Monday, September 12, 2011

Mugging for the Camera

When I was in college, my painting instructors gave me a hard time about wanting to paint something from a photograph -- and it wasn't MY photograph. I thought they were being difficult and I thought I could overcome the obstacle and make a great painting anyway. It took several years before I realized what they were really talking about. It goes WAY beyond the issue of copying someone else's work. It has to do with relevance. In other words, MY ability to relate to something I hadn't seen. How can you have an emotional response, really have something to say about a thing you've never seen or a place you've never been? The answer is simple: you really can't.  I finally got that.

"Mogollon Mugs"

"Mogollon Mugs" (Mogollon is pronounced muggy-own) was a big challenge because I've never actually seen the mask faces at Hueco Tanks, where masks similar to these are painted inside a cave, where they have been protected from the elements for hundreds of years.
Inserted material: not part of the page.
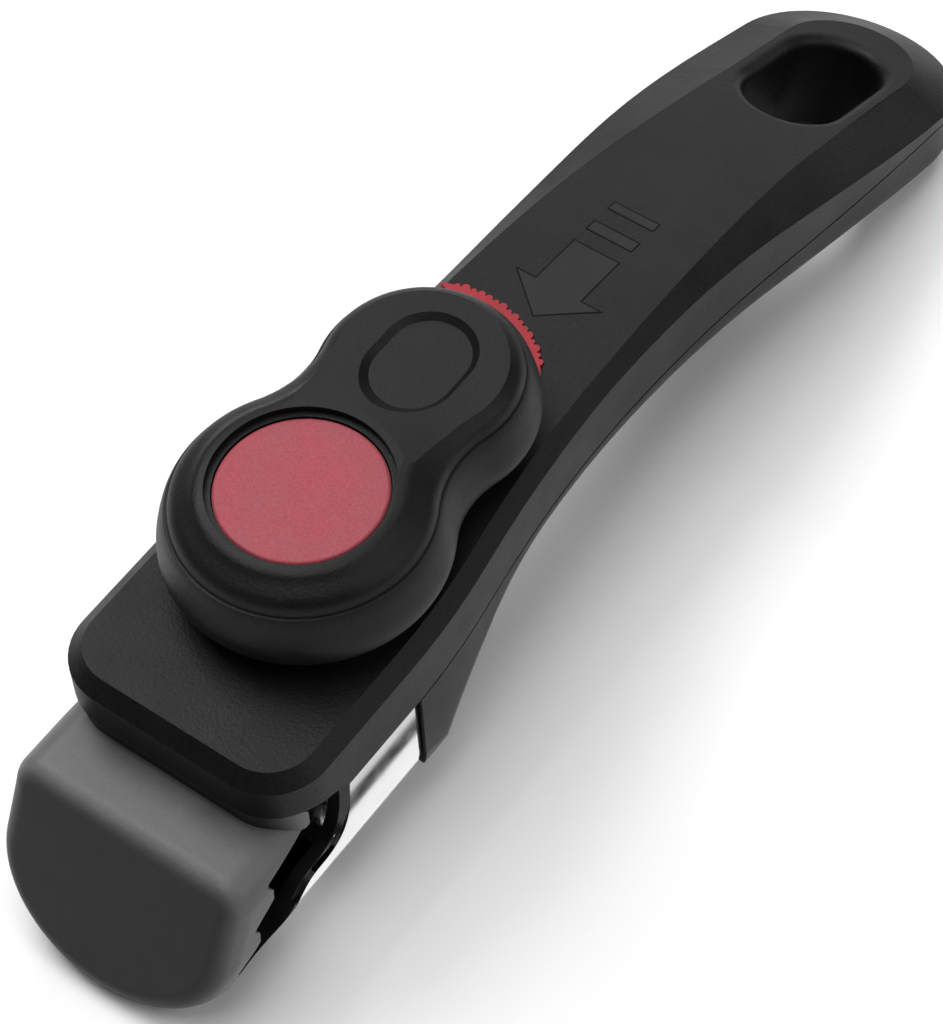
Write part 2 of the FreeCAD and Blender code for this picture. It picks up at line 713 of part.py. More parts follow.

I WANT to see them, I just haven't had the opportunity yet. So why DID I decide to paint THESE "mugs?"   I felt an instant connection - maybe through humor and a continuity of human experience - when I saw photos of them. They are so much fun, they gave me an appreciation for the human-ness of the Mogollon people who painted them in that cave.

And I set an even bigger challenge for myself by trying to combine a semi-realistic painting with the "quilt block" collage technique. It sure wasn't easy. I wanted to convey rhythm and a sense of fun. The black-on-white patterns mimic ancient Mimbres Mogollon ceramics, setting up a frenzied rhythm. The primary palette I chose for the masks is simple and fun. And stacking the masks in a totem arrangement, I think, strengthens the whole idea.

Inspiration:  pictograph images that transcend time, speaking to us today about our connection with people of another time.